EU investment "incentives" already failing. The latest Dell'Oro projection is that capex in Europe will be flat in 2015 despite a strong turn in EU policy in favor of the telcos. Julie Learmond-Criqui of Dell'oro emailed me  In 2015, we expect Capex in Europe will be flat." That's consistent with what the larger carriers are telling investors about their plans for the next several years. 

    I've found that the three most important factors in the level of capex are competition, new technology and direct return on investment. Policy changes rarely make much of a difference unless far more forceful than what most Western regulators would consider. The exception are policy changes that create or protect competition.  

   At the end of 2012, I met EU Commissioner Neelie Kroes for the only time.
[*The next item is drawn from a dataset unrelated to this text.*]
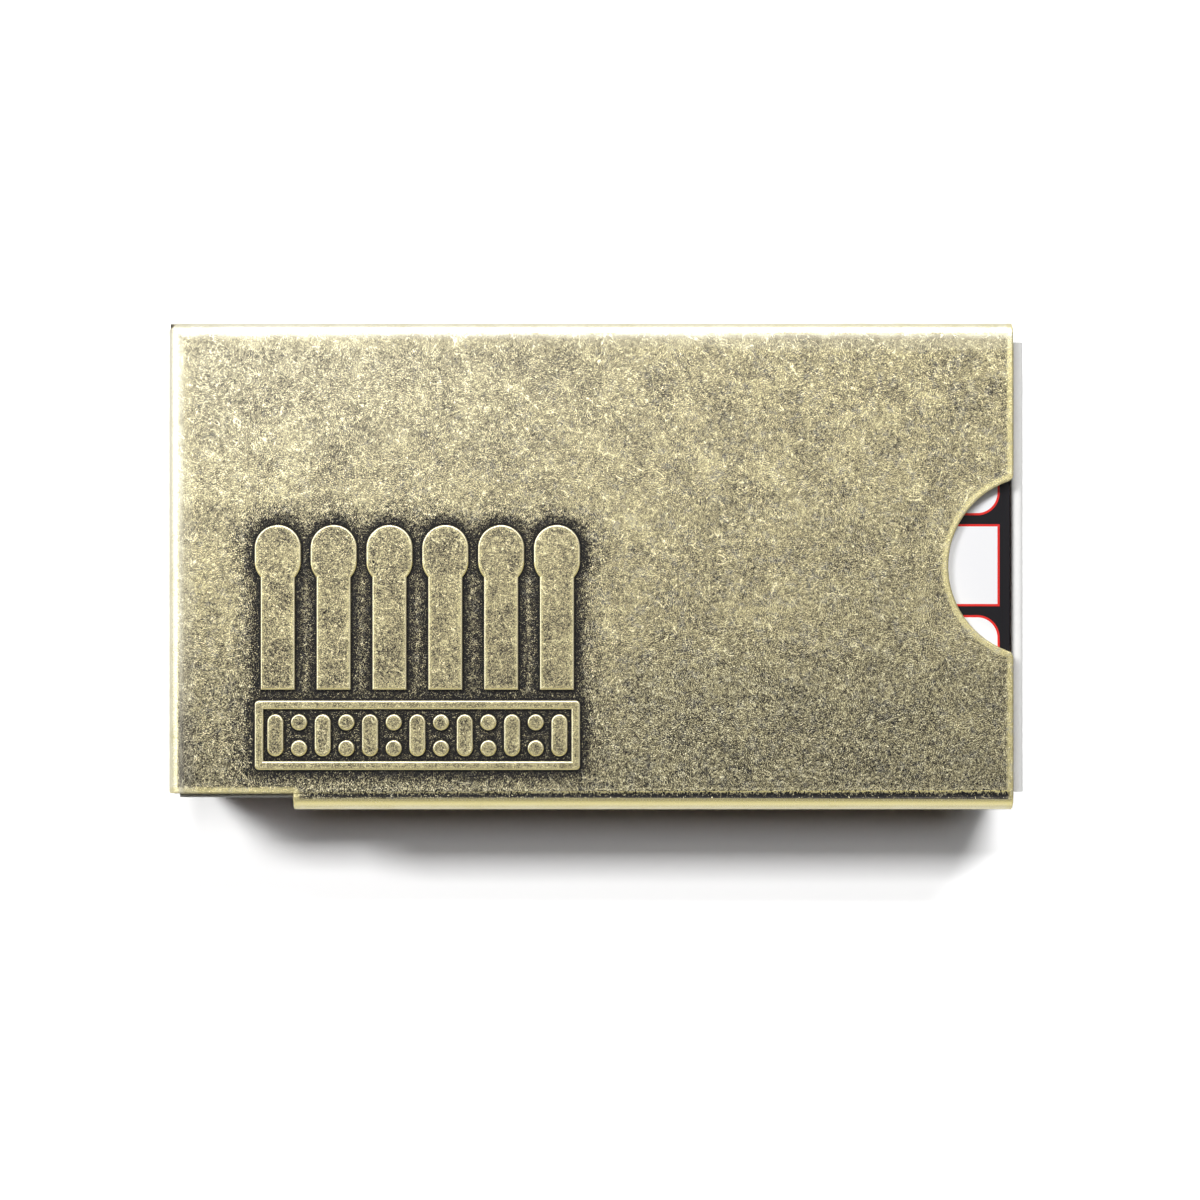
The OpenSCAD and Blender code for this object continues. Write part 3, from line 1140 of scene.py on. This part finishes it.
@dataclass(frozen=True)
class PrintedCard(Finish):
    """White card, printed black on its broad faces with a grid of white tiles outlined in red."""

    centre_x: float
    centre_y: float
    half_width: float
    tile: float = 11.0
    grout: float = 1.2
    corner_r: float = 3.0
    columns_beside: float = 4.0
    outline: float = 0.3
    bare: float = 0.6
    disc_r: float = 2.5
    disc_away: float = 9.0
    soft: float = 0.02
    tuft: float = 0.8
    relief: float = 0.02
    bump_strength: float = 0.5
    odd_limits: Limits = (0.2, 0.3)
    shade_limits: Limits = (0.35, 0.65)
    printed_facing: Limits = (0.8, 0.9)
    core_facing: Limits = (0.8, 0.95)
    roughness: Limits = (0.75, 0.5)
    specular: float = 0.15
    ink: Colour = srgb(20, 19, 22)
    red: Colour = srgb(230, 50, 44)
    white: Colour = srgb(252, 252, 254)
    light: Colour = srgb(248, 247, 244)
    shade: Colour = srgb(236, 234, 229)
    core_light: Colour = srgb(196, 186, 168)
    core_shade: Colour = srgb(150, 140, 124)

    def tiles(self, graph: Graph, at: Place) -> Field:
        """Colours the printed face: tiles with round or square corners, every other with a disc.

        Args:
            graph: The graph to add the nodes to.
            at: The shaded point.

        Returns:
            The colour.
        """
        pitch = self.tile + self.grout
        across = (at.x - self.centre_x) / pitch
        along = (at.y - self.centre_y) / pitch
        column = (across + 0.5).whole()
        row = (along + 0.5).whole()
        tile_x = (across - column) * pitch
        tile_y = (along - row) * pitch
        half_pair = (column + row) * 0.5
        odd = (half_pair - half_pair.whole()).fade(*self.odd_limits)
        (square,) = graph.use(
            Effect.PANEL,
            X=tile_x,
            Y=tile_y,
            Half_Width=self.tile / 2,
            Half_Height=self.tile / 2,
            Corner=odd * self.corner_r,
        )
        disc = self.disc_r - graph.length(tile_x, tile_y) - (1.0 - odd) * self.disc_away
        beyond = (column.size() - self.columns_beside - 0.5) * pitch
        shape = square.most(disc).most(beyond)
        colour = graph.mix(shape.fade(self.soft, -self.soft), self.ink, self.red)
        inner = (shape + self.outline).fade(self.soft, -self.soft)
        return graph.mix(inner, colour, self.white)

    def pattern(self, graph: Graph, at: Place, shader: bpy.types.Node) -> None:
        """Prints the tiles, and leaves the sides and the folds bare."""
        inside = (at.y - self.centre_y).size() - (self.half_width - self.bare)
        printed = at.facing_z.size().fade(*self.printed_facing)
        printed = printed * inside.fade(self.soft, -self.soft)
        (fibre,) = graph.use(Effect.FIBRE, Vector=at.vector, Size=self.tuft)
        face = graph.mix(fibre.fade(*self.shade_limits), self.shade, self.light)
        core = graph.mix(fibre, self.core_shade, self.core_light)
        card = graph.mix(at.facing_x.size().fade(*self.core_facing), face, core)
        graph.fill(
            shader,
            Base_Color=graph.mix(printed, card, self.tiles(graph, at)),
            Roughness=graph.lerp(printed, *self.roughness),
            Specular_IOR_Level=self.specular,
        )
        self.bump(graph, shader, fibre * self.relief, self.bump_strength)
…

She said two things that are well on the way to proving untrue. Her changed competition policies would not kill competitors and would dramatically increase competition. Unbundling prices would stay high and the connection between cost and unbundling price would be eliminated on upgraded networks. Mergers were encouraged because she thought bigger companies are more efficient. (On average untrue, as dozens of academic studies have made clear. Ask Dilbert. Ironically the company he worked for, Pac Bell/AT&T, is an exception as Randall's Stephenson's team has proven extremely effective.)  Competition is hurting across Europe, with the top 2-4 companies pulling further away from everyone else. Investment hasn't responded.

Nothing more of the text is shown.